• _WHAT YOU ARE ASKED TO DO_
Repeat each line word for word.

• _DATASET ENTRIES_

================

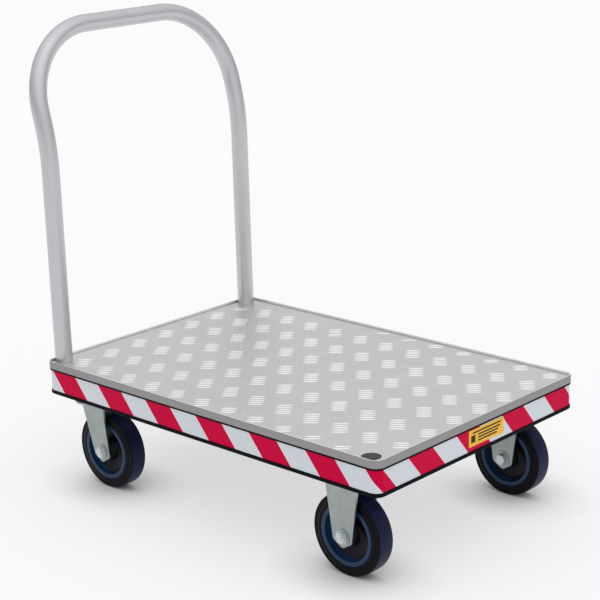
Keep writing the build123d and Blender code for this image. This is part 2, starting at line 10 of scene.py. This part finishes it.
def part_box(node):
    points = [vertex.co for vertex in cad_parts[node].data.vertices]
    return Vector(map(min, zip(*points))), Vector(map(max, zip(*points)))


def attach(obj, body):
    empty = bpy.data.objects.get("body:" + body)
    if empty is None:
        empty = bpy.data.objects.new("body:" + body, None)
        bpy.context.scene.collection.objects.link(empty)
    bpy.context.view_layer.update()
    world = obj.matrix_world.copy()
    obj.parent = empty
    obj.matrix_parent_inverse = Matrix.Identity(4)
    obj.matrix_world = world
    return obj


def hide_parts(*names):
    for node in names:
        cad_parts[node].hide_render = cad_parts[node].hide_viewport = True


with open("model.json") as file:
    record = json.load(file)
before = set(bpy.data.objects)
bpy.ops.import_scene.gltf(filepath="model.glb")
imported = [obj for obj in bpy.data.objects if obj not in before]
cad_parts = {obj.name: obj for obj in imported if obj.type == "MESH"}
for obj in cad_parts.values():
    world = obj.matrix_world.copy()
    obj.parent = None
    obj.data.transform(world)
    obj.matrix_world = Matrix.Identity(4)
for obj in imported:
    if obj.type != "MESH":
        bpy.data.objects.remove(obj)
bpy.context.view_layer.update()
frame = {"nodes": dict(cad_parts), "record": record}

TRUCK = "truck"
WHEELS = ("front_left", "front_right", "rear_left", "rear_right")

# ---- places from the frame ----------------------------------------------------------------------
RIM_LOW, RIM_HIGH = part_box("edge_rim")
DECK_MIDDLE = (RIM_LOW + RIM_HIGH) / 2
DECK_TOP = RIM_HIGH.z
HALF_LENGTH = (RIM_HIGH.x - RIM_LOW.x) / 2
HALF_WIDTH = (RIM_HIGH.y - RIM_LOW.y) / 2
CORNER_RADIUS = 0.020
PLATE_LOW, PLATE_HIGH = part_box("deck_plate")
TAPE_LOW, TAPE_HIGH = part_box("reflective_tape")
LABEL_LOW, LABEL_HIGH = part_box("rating_label")
PLUG_LOW, PLUG_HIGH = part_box("corner_plug")
INSERT_LOW, INSERT_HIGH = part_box("handle_inserts")
STRAIGHT_X = HALF_LENGTH - CORNER_RADIUS    # half of each straight side, without its rounded corners
STRAIGHT_Y = HALF_WIDTH - CORNER_RADIUS

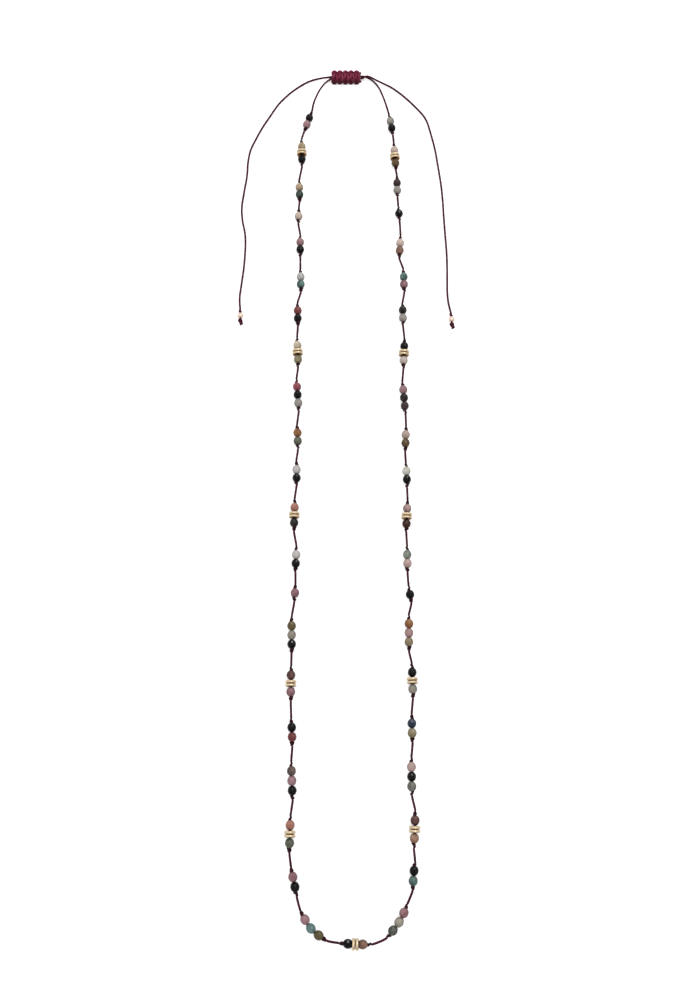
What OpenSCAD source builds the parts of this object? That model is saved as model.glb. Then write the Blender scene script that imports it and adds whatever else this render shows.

================

• _ANSWER TO THIS PROBLEM_
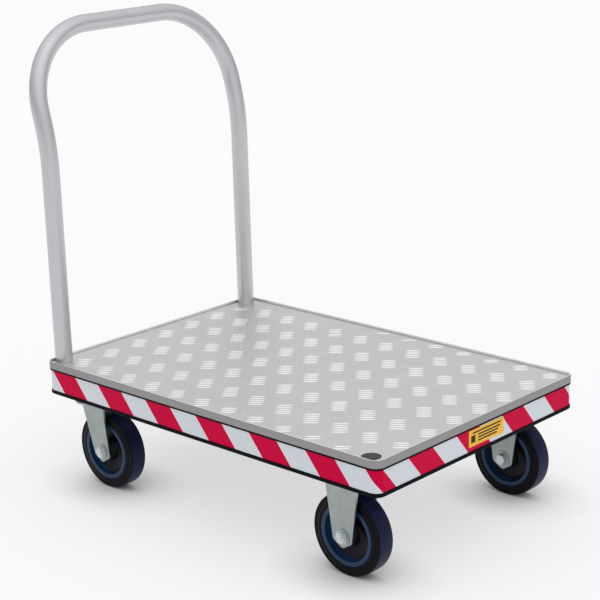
Keep writing the build123d and Blender code for this image. This is part 2, starting at line 10 of scene.py. This part finishes it.
def part_box(node):
    points = [vertex.co for vertex in cad_parts[node].data.vertices]
    return Vector(map(min, zip(*points))), Vector(map(max, zip(*points)))


def attach(obj, body):
    empty = bpy.data.objects.get("body:" + body)
    if empty is None:
        empty = bpy.data.objects.new("body:" + body, None)
        bpy.context.scene.collection.objects.link(empty)
    bpy.context.view_layer.update()
    world = obj.matrix_world.copy()
    obj.parent = empty
    obj.matrix_parent_inverse = Matrix.Identity(4)
    obj.matrix_world = world
    return obj


def hide_parts(*names):
    for node in names:
        cad_parts[node].hide_render = cad_parts[node].hide_viewport = True


with open("model.json") as file:
    record = json.load(file)
before = set(bpy.data.objects)
bpy.ops.import_scene.gltf(filepath="model.glb")
imported = [obj for obj in bpy.data.objects if obj not in before]
cad_parts = {obj.name: obj for obj in imported if obj.type == "MESH"}
for obj in cad_parts.values():
    world = obj.matrix_world.copy()
    obj.parent = None
    obj.data.transform(world)
    obj.matrix_world = Matrix.Identity(4)
for obj in imported:
    if obj.type != "MESH":
        bpy.data.objects.remove(obj)
bpy.context.view_layer.update()
frame = {"nodes": dict(cad_parts), "record": record}

TRUCK = "truck"
WHEELS = ("front_left", "front_right", "rear_left", "rear_right")

# ---- places from the frame ----------------------------------------------------------------------
RIM_LOW, RIM_HIGH = part_box("edge_rim")
DECK_MIDDLE = (RIM_LOW + RIM_HIGH) / 2
DECK_TOP = RIM_HIGH.z
HALF_LENGTH = (RIM_HIGH.x - RIM_LOW.x) / 2
HALF_WIDTH = (RIM_HIGH.y - RIM_LOW.y) / 2
CORNER_RADIUS = 0.020
PLATE_LOW, PLATE_HIGH = part_box("deck_plate")
TAPE_LOW, TAPE_HIGH = part_box("reflective_tape")
LABEL_LOW, LABEL_HIGH = part_box("rating_label")
PLUG_LOW, PLUG_HIGH = part_box("corner_plug")
INSERT_LOW, INSERT_HIGH = part_box("handle_inserts")
STRAIGHT_X = HALF_LENGTH - CORNER_RADIUS    # half of each straight side, without its rounded corners
STRAIGHT_Y = HALF_WIDTH - CORNER_RADIUS

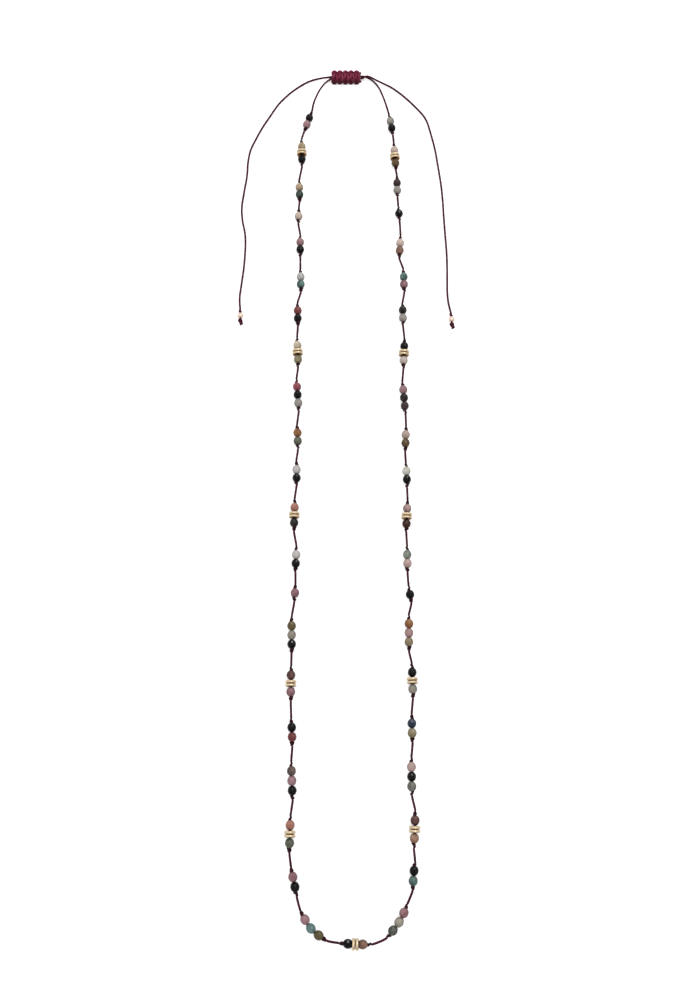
What OpenSCAD source builds the parts of this object? That model is saved as model.glb. Then write the Blender scene script that imports it and adds whatever else this render shows.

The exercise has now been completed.